Tuesday, December 05, 2006

STRICTLY COME DANCING!!

Everyone is doing two dances this week and they’re all doing different ones, so I’m not going to even try and list them all. Tess Daly passes bodice inspection for the fourth week in a row, so it seems safe to say that the costume designers have got the hang of her norks now.

There are lots of shots of the celebs looking tired and tripping over their own feet while the professionals throw their hands up in despair. Everybody is dead serious and goes on about how hard it is. I'm sure it is, but then so is an eight hour shift on the tills in Tescos, and you don't get to wear an entire bird sanctuary up your bum.

Lovely Mark
They start off doing the foxtrot – I don’t really understand the USP of this dance and I am none the wiser when they are done as it is a pretty poor showing. Disjointed and oddly choreographed. They are slagged off by the judges and get 7s – pretty shit for this part of the tournament. Nooo! Mark can’t go yet!!

The next dance is the samba and this is much better. Mark busts out the unbuttoned glittery shirt, gets his considerable groove on and funkily shakes his hips, while Karen pulls mad faces and jiggles around him. They get 9s from all the judges – phew, perhaps he’s safe after all!

Slightly less lovely Matt
Matt has a similar experience to Mark this week, with one good dance and one shit one. The good one is the ballroomy one, which is possibly a quickstep only I can’t remember it. Oh well. They get good marks anyway

The next one is the goddamn rumba. I am always going on about how much I hate this dance so I won’t do it again (whoops, too late!) Anyway, Cabbie Len speaks for all of us when he says that there are not enough actual dance steps and too much of Matt posing on his knees and Lilia posing with one leg stuck in the air. Heh. They get 7s too. Doh.

Davetta
I don’t like the way that Davetta seems to wear less and less each week. They are really pandering to the jailbait factor. Also, when Tess speaks to her she acts as though Davetta is 3 or something. Just because she’s half your height doesn’t mean that she’s retarded, Tess!

The first dance is the Viennese Waltz and there is lots of ponceing around and not much actual waltzing in it. The judges tell them off for that but then still give them excellent marks.

The next one is possibly the samba and seems to mainly consist of Davetta rubbing her arse against Vincent Slime-oni’s crotch. Vom. The judges say that she is cheeky and saucy and give her fab marks again. Dammit.

Baby Spice
Emma starts off with a waltz too. The judges cream themselves about how romantic it is and how it tells a story (plot: Emma is dancing soppily with a man with a bad haircut. The end.) I think it is quite boring though I am not a huge fan of the waltz anyway. They don’t do anything wrong though, so ho hum. 9s all round!
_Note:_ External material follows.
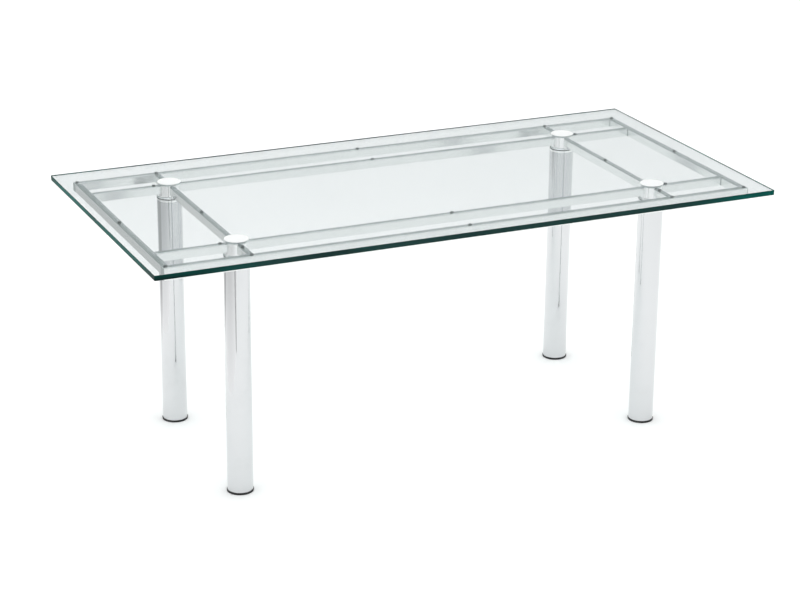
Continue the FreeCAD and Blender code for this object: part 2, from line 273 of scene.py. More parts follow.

For the next one they are doing the paso doble (or as I like to think of it; the gay bullfighting one) Emma is gussied up in a hideous short black outfit that makes her look like a plump Vampirella. She stomps and grimaces while Haircut minus 100 toreodorks around her and stamps his feet. The judges love it again, but the audience, and I, do not as she ends up in the bottom two. Gasp!!

Carol Smillie
My boyfriend used to irrationally hate Carol Smillie, but after watching her on this show he likes her now. Hurrah! The first dance could very well be one of the waltzes (can you tell that I didn’t take any notes this week!) and Carol looks glamorous in a sparkly red dress. She does very well and gets her first two nines. Good for her!

The next one is the samba or salsa or something and Carol continues her tradition of having very many feathers coming out of her arse. She can’t really pull off the sexy latin vibe but she is very game and attacks all the moves and does quite well. She gets more nines but gets the boot anyway. Such a shame as she had finally transformed herself from Portsmouth FC last season to Portsmouth FC this season. Carol takes the news with the same dignity that she took her numerous slaggings off. Oh no, who is going be the subject of my tortuous football metaphors now???